The following is a letter sent to Sustainable Saratoga supporters on our email distribution list on Monday, October 30, 2017 regarding the status of the SPA Housing Ordinance. 

We at Sustainable Saratoga have heard from many of you, asking for information about the status of the SPA Housing Ordinance. Because of your interest in and support of this affordable housing program that we have been actively promoting for over a year and a half, we would like to update you as to its current status and the obstacles we’ve encountered.

As background, Sustainable Saratoga, as a not-for-profit volunteer organization that addresses sustainability and promotes smart growth in the community, has long been concerned with the growing lack of housing diversity and affordability in the city. Over the years we have worked on numerous proposals to try to address this important issue.

In late 2015, we decided one of the best approaches would be to revive the city’s detailed 2006 inclusionary zoning proposal.  We discussed this concept in individual meetings with each City Council member. Each of the Council members encouraged us to bring the proposal to the Council table. Consequently, we developed an updated proposal for consideration by the Council, incorporating ideas that had been tested successfully in other communities around the country. We felt cautiously optimistic!

The SPA Housing Ordinance is an inclusionary zoning regulation that works well in communities like ours with high housing costs and high-end housing demand. In exchange for a density bonus, the ordinance would require developers to set aside up to 20% of the units for middle income households in large new developments. These projects would still generate healthy profits since at least 80% of the units would still be market-rate, and even the affordable units would confer a profit. Without depending on federal or state government subsidies, this ordinance would provide both rental and homeownership opportunities for the people who work or grew up in this community.

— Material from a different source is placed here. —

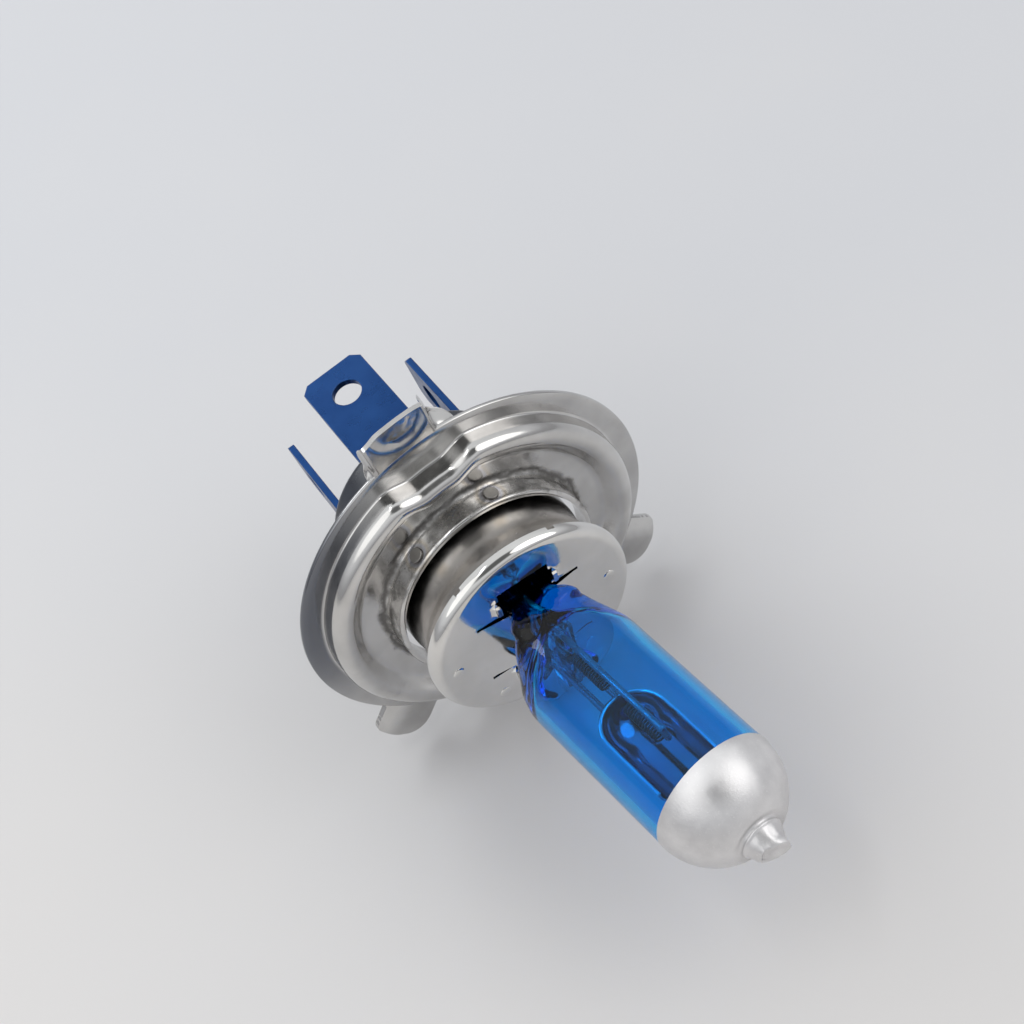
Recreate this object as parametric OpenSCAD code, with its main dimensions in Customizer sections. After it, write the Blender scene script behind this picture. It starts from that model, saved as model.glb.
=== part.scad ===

Sustainable Saratoga was interested in promoting an ordinance that had a real chance of being adopted. Before we formally submitted the proposal in August 2016, we met several times with key local developers and the Chamber of Commerce.  We reached out to other civic organizations and faith-based groups interested in housing issues. We spoke with many of you, our supporters and followers, and received overwhelming support for pursuing this program.

We’re sorry to report that our strong efforts have not resulted in success for adopting this program. The City Council appears stalled in any effort to move this program forward, and our requests for a vote are essentially unheeded.

Despite this, we are convinced that the SPA Housing Ordinance is workable. We are convinced that this ordinance would be one of the most effective tools to guarantee mixed-income affordable housing for Saratogians and those who work in the community.

However, the Council had more than a year to review and refine the proposed ordinance, and they have not meaningfully advanced it. They had input from many groups and individual citizens, including many of you. They held two public workshops and five public hearings. At meeting after meeting, citizens in attendance shared their concerns about the impact of housing trends in the City and spoke overwhelmingly in support of the ordinance. After closing the public hearing period, the Council then held a special workshop with development and banking interests.   Those industries had plenty of opportunity to publicly participate in the discussions about the ordinance during the nearly year-long process preceding the workshop. They were also well represented on the informal “technical committee” that the City formed to review and refine the ordinance. The position and views expressed at the workshop were largely vague and speculative. Sustainable Saratoga gave the City Council a written response to each of the objections to the proposal. To date, the Council has not taken any action on the ordinance.

Affordable housing policy in our community is the responsibility of the City Council.  While the Council may be sincerely committed to providing solutions, their failure so far to vote on this important housing initiative has the effect of perpetuating large-scale high-end market developments and declining to promulgate public policy that would ensure some consistent level of affordability in the community’s housing stock. If the Council declines to vote on the SPA Housing Ordinance, we respectfully request that they provide their rationale – and to reaffirm their commitment to affordability, diversity, and inclusivity in the city’s neighborhoods and how they intend to get there.

Sustainable Saratoga wants to thank you for your energetic support of this affordable housing program. We will continue to work in ways that will keep this important issue in the city’s awareness, and we hope that someday all of our efforts will result in a more sustainable approach to housing for all of the city’s citizens. Saratoga Springs deserves nothing less.